The one band Chris Cornell never wanted to become: “The most uncool thing”
The grunge scene almost felt like its own unique entity when Chris Cornell first began Soundgarden.
While they weren’t going to be mentioned in the same breath as people like Michael Jackson or anything, there was a certain pride in having that sound that the rest of the world didn’t care about. And when Seattle blew up in the wake of Nirvana, Cornell knew which bands he needed to follow in the footsteps of and those he needed to stay far away from once the spotlight was on him.
But when listening to Soundgarden, it’s hard to think of any of their songs being written with the intent to have a single. ‘Black Hole Sun’ is one of the hookiest tunes in their catalogue, but nothing on the charts really sounded like that. It was like The Beatles if they had been given a shot of absinthe before they played, and the more progressive moments of a record like Superunknown didn’t sit right with everyone that had been used to the four-on-the-floor beats of rock and roll.

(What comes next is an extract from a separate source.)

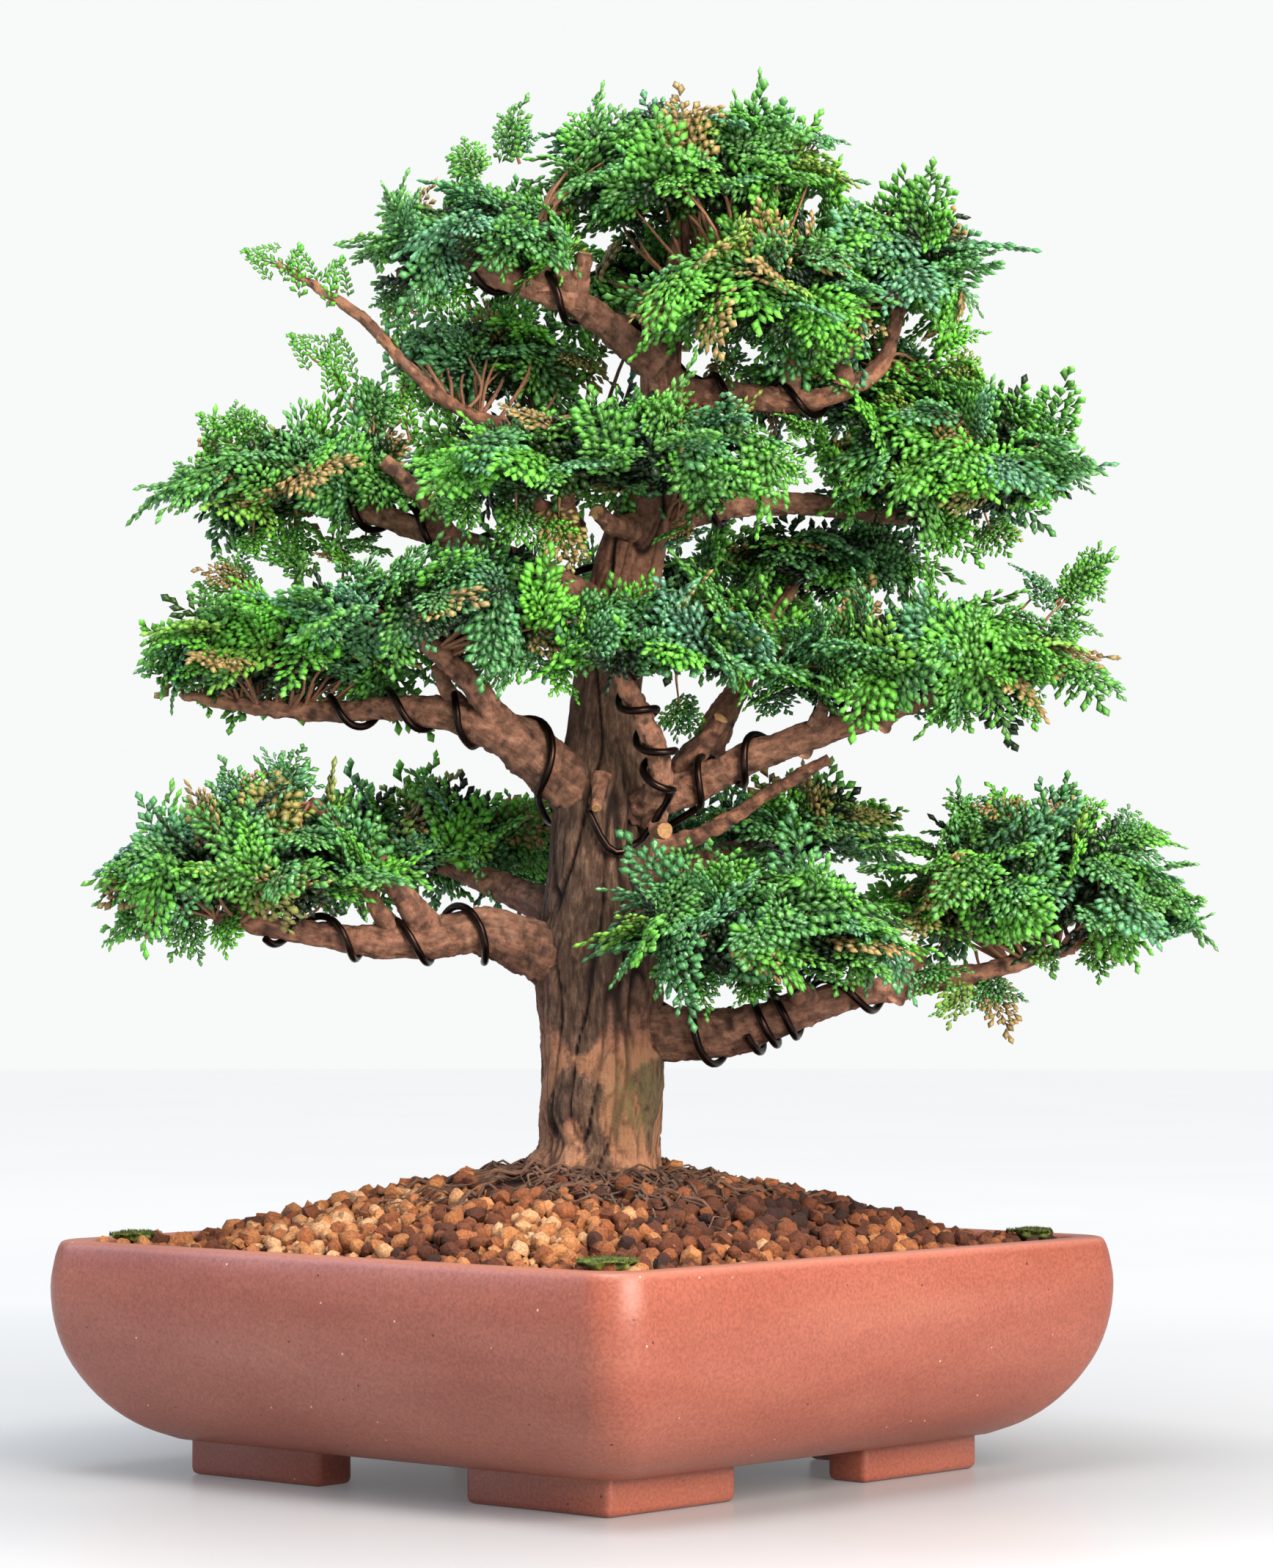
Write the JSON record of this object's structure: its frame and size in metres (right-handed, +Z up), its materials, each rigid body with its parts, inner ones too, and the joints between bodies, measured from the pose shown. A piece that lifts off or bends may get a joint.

That’s because, by the numbers, rock might as well not have been a piece of Cornell’s vocabulary. He had mentioned being rescued from being a Kiss fan when he discovered Led Zeppelin for the first time, and aside from his shriek sounding more than a little bit similar to what Robert Plant could do with his old band, there was also a punk recklessness to the way that they played.
Cornell didn’t want to be the standard rock and roll frontman whenever they performed, which probably explains why a lot of their songs were more than a little bit goofy. For as heavy as a song like ‘Spoonman’ is, no one would have ever thought to make a song specifically based on one man’s ability to play the spoons, nor would anyone have considered the dark poetry that Cornell started writing on ‘Outshined’.
But one thing was for sure: they weren’t going to get mistaken for a hair metal outfit. Cornell did have the luscious locks to pull off being a hair metal frontman if he wanted to, but when looking at the rest of the rock scene at the time, ‘Big Dumb Sex’ was everything that the Seattle scene hated about the Sunset Strip. They weren’t interested in the misogynist take on rock and roll, and when it was taken seriously, Cornell made sure to clear that up real quick.
It would be a cold day in hell before he was mistaken for a glam artist, and when talking about the tune later, and Cornell said that he even had to put his Zeppelin influences on the shelf for a little bit to get any semblance of credibility, saying, “I guess because we’re American and because of our influences as kids, it sounded to people more like Sabbath or Zeppelin. That was the most uncool thing anyone could do at this point in music in this city. That was a turning point in our career as a band. Because we could play any atonal, post-punk, ridiculous, quirky shit, and everyone thought it was great.”
Even later down the line, Kim Thayil offered the same sentiment when looking back on those times, saying, “What was considered metal at the time was the kind of spandex music for the future housewives of America. Those bands sounded like the Partridge Family with fuzzy guitars. We didn’t sound like that. We didn’t look like that.” Cornell may have been the closest thing to a metal god that the Seattle scene had, but ‘Big Dumb Sex’ really tells everyone all they needed to know about what they were about.
They wanted to take the piss out of rock and roll in a sense, and in doing so made some of the greatest hard rock that anyone had ever come up with back in the 1990s. They weren’t going to be lumped into the metal category, but there were bound to be a few people that were emulating Cornell when making their first steps into heavy music.